▶ [Instructions for the task]
Print each line from the start of the records below up through the line where "column] * width)" is found, exactly as given.

##### Records shown

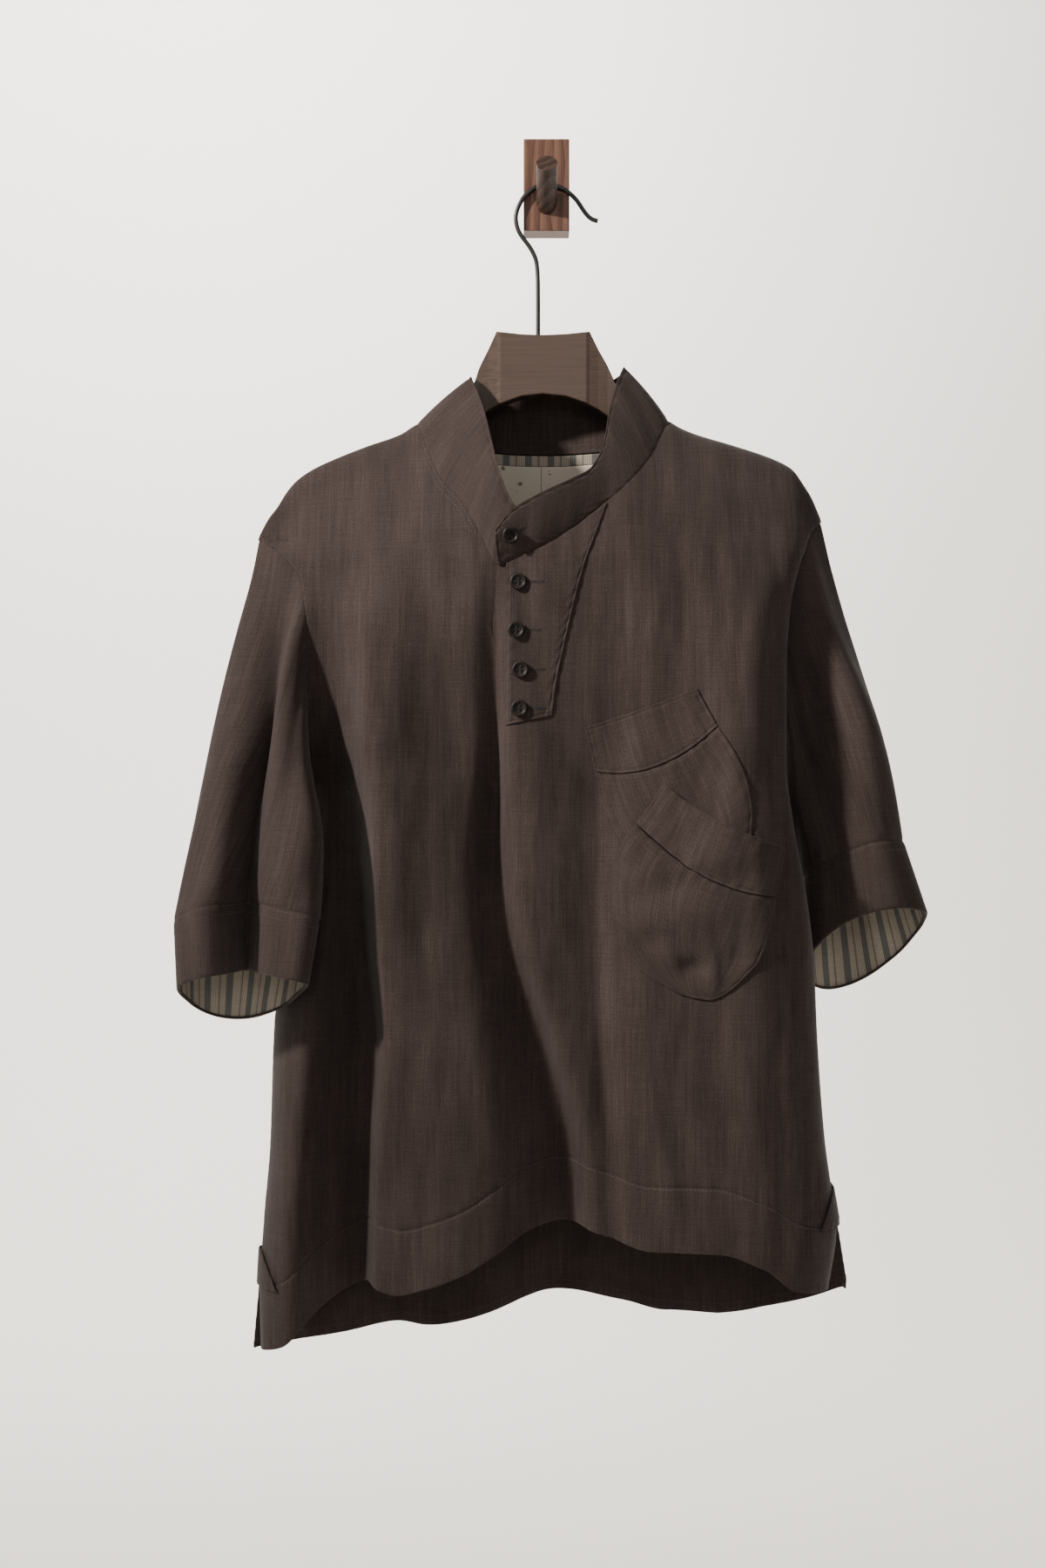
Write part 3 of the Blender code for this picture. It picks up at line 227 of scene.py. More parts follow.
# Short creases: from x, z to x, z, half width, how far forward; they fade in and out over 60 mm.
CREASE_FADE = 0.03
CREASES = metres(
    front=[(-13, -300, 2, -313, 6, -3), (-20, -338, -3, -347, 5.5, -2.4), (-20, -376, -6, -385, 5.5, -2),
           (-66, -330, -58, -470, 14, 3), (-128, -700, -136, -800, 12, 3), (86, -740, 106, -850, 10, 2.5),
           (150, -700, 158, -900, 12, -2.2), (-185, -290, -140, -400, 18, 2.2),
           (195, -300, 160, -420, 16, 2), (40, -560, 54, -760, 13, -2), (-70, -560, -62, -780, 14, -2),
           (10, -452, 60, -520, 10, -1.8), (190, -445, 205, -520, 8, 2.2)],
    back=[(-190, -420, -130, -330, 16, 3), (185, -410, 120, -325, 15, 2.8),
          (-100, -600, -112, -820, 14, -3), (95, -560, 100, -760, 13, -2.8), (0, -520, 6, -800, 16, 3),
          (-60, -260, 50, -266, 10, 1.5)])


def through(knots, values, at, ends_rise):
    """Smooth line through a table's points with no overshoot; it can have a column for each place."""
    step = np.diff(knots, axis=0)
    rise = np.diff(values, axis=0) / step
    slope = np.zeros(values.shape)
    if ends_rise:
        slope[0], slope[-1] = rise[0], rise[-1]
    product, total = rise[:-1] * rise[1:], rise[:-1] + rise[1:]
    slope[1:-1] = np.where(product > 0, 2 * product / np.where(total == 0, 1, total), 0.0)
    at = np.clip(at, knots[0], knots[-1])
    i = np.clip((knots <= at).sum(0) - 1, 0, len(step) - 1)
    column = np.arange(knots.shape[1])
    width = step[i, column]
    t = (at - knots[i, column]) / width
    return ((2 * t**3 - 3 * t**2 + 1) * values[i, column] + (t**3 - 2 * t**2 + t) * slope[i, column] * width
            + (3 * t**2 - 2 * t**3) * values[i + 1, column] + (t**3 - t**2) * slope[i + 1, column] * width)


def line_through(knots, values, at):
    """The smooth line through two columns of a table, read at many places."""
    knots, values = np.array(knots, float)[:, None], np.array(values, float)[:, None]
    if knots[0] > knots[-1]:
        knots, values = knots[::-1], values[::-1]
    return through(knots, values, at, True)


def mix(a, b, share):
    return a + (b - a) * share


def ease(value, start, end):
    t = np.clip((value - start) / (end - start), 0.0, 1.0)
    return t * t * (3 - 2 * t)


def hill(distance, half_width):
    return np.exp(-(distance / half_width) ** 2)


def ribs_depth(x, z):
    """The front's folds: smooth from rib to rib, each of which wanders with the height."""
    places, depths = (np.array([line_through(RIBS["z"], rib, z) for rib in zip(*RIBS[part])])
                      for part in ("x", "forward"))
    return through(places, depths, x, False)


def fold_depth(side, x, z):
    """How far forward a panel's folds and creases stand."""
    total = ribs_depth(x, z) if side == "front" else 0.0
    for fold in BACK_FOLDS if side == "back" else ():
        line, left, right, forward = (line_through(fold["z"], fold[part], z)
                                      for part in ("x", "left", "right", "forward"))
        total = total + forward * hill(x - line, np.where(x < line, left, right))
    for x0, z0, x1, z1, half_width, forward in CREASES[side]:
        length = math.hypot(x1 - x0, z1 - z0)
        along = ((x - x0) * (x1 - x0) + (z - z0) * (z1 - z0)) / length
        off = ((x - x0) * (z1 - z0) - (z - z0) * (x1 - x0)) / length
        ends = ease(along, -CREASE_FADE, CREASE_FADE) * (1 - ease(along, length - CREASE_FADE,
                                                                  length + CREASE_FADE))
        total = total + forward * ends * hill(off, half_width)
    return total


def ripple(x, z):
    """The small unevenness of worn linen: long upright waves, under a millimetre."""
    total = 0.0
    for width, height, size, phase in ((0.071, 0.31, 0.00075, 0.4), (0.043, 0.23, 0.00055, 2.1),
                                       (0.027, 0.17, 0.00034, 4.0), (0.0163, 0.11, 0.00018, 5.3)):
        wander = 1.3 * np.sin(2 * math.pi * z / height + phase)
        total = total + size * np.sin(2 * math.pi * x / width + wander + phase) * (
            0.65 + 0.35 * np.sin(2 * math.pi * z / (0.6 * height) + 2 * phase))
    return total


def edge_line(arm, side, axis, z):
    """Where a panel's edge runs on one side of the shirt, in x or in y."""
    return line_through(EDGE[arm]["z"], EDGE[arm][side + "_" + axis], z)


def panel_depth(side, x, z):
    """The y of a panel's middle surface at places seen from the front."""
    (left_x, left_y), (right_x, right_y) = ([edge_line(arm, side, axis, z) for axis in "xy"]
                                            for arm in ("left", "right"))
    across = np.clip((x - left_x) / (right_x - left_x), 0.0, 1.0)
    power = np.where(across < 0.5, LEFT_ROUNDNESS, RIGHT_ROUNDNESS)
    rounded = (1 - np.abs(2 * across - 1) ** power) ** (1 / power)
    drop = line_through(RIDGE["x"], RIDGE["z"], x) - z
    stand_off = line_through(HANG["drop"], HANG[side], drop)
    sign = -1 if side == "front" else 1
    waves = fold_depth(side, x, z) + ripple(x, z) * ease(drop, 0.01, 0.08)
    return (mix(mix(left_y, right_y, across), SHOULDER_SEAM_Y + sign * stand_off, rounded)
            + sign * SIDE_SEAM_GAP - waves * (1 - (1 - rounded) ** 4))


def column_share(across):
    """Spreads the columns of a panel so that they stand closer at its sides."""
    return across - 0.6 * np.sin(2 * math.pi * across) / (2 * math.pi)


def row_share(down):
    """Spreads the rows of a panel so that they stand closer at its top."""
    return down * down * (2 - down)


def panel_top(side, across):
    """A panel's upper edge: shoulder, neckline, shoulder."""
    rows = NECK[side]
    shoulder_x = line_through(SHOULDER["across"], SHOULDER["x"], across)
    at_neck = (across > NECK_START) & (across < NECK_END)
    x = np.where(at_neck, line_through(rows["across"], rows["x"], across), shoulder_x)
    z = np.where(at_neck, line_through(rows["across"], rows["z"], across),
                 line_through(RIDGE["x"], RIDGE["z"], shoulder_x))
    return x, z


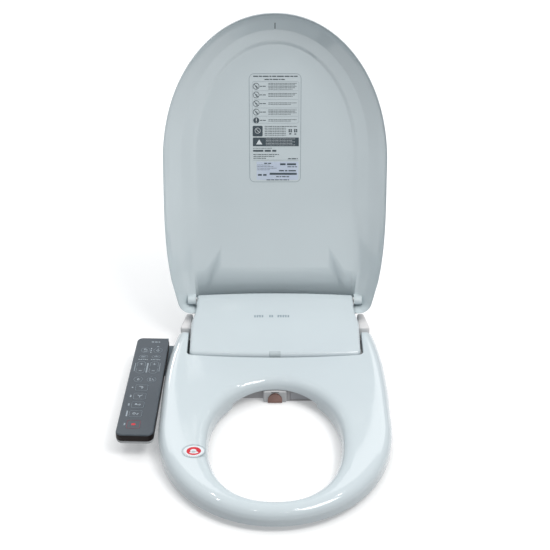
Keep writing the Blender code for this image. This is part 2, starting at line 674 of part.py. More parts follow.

##########

▶ [Answer in full]
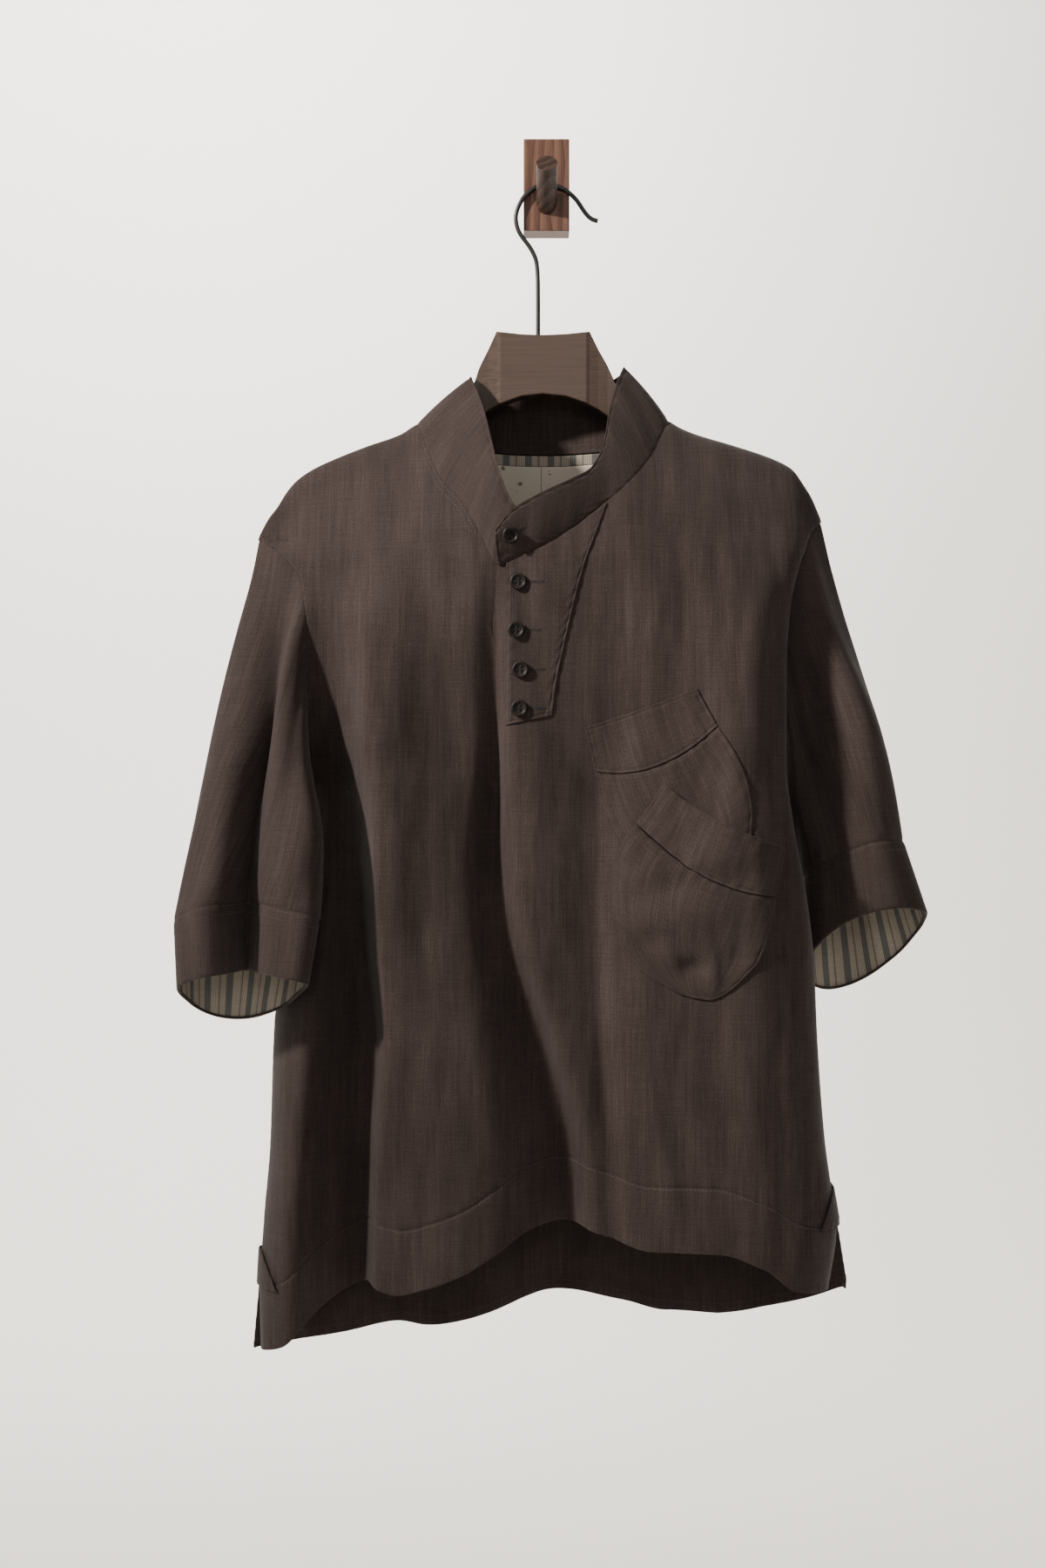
Write part 3 of the Blender code for this picture. It picks up at line 227 of scene.py. More parts follow.
# Short creases: from x, z to x, z, half width, how far forward; they fade in and out over 60 mm.
CREASE_FADE = 0.03
CREASES = metres(
    front=[(-13, -300, 2, -313, 6, -3), (-20, -338, -3, -347, 5.5, -2.4), (-20, -376, -6, -385, 5.5, -2),
           (-66, -330, -58, -470, 14, 3), (-128, -700, -136, -800, 12, 3), (86, -740, 106, -850, 10, 2.5),
           (150, -700, 158, -900, 12, -2.2), (-185, -290, -140, -400, 18, 2.2),
           (195, -300, 160, -420, 16, 2), (40, -560, 54, -760, 13, -2), (-70, -560, -62, -780, 14, -2),
           (10, -452, 60, -520, 10, -1.8), (190, -445, 205, -520, 8, 2.2)],
    back=[(-190, -420, -130, -330, 16, 3), (185, -410, 120, -325, 15, 2.8),
          (-100, -600, -112, -820, 14, -3), (95, -560, 100, -760, 13, -2.8), (0, -520, 6, -800, 16, 3),
          (-60, -260, 50, -266, 10, 1.5)])


def through(knots, values, at, ends_rise):
    """Smooth line through a table's points with no overshoot; it can have a column for each place."""
    step = np.diff(knots, axis=0)
    rise = np.diff(values, axis=0) / step
    slope = np.zeros(values.shape)
    if ends_rise:
        slope[0], slope[-1] = rise[0], rise[-1]
    product, total = rise[:-1] * rise[1:], rise[:-1] + rise[1:]
    slope[1:-1] = np.where(product > 0, 2 * product / np.where(total == 0, 1, total), 0.0)
    at = np.clip(at, knots[0], knots[-1])
    i = np.clip((knots <= at).sum(0) - 1, 0, len(step) - 1)
    column = np.arange(knots.shape[1])
    width = step[i, column]
    t = (at - knots[i, column]) / width
    return ((2 * t**3 - 3 * t**2 + 1) * values[i, column] + (t**3 - 2 * t**2 + t) * slope[i, column] * width
            + (3 * t**2 - 2 * t**3) * values[i + 1, column] + (t**3 - t**2) * slope[i + 1, column] * width)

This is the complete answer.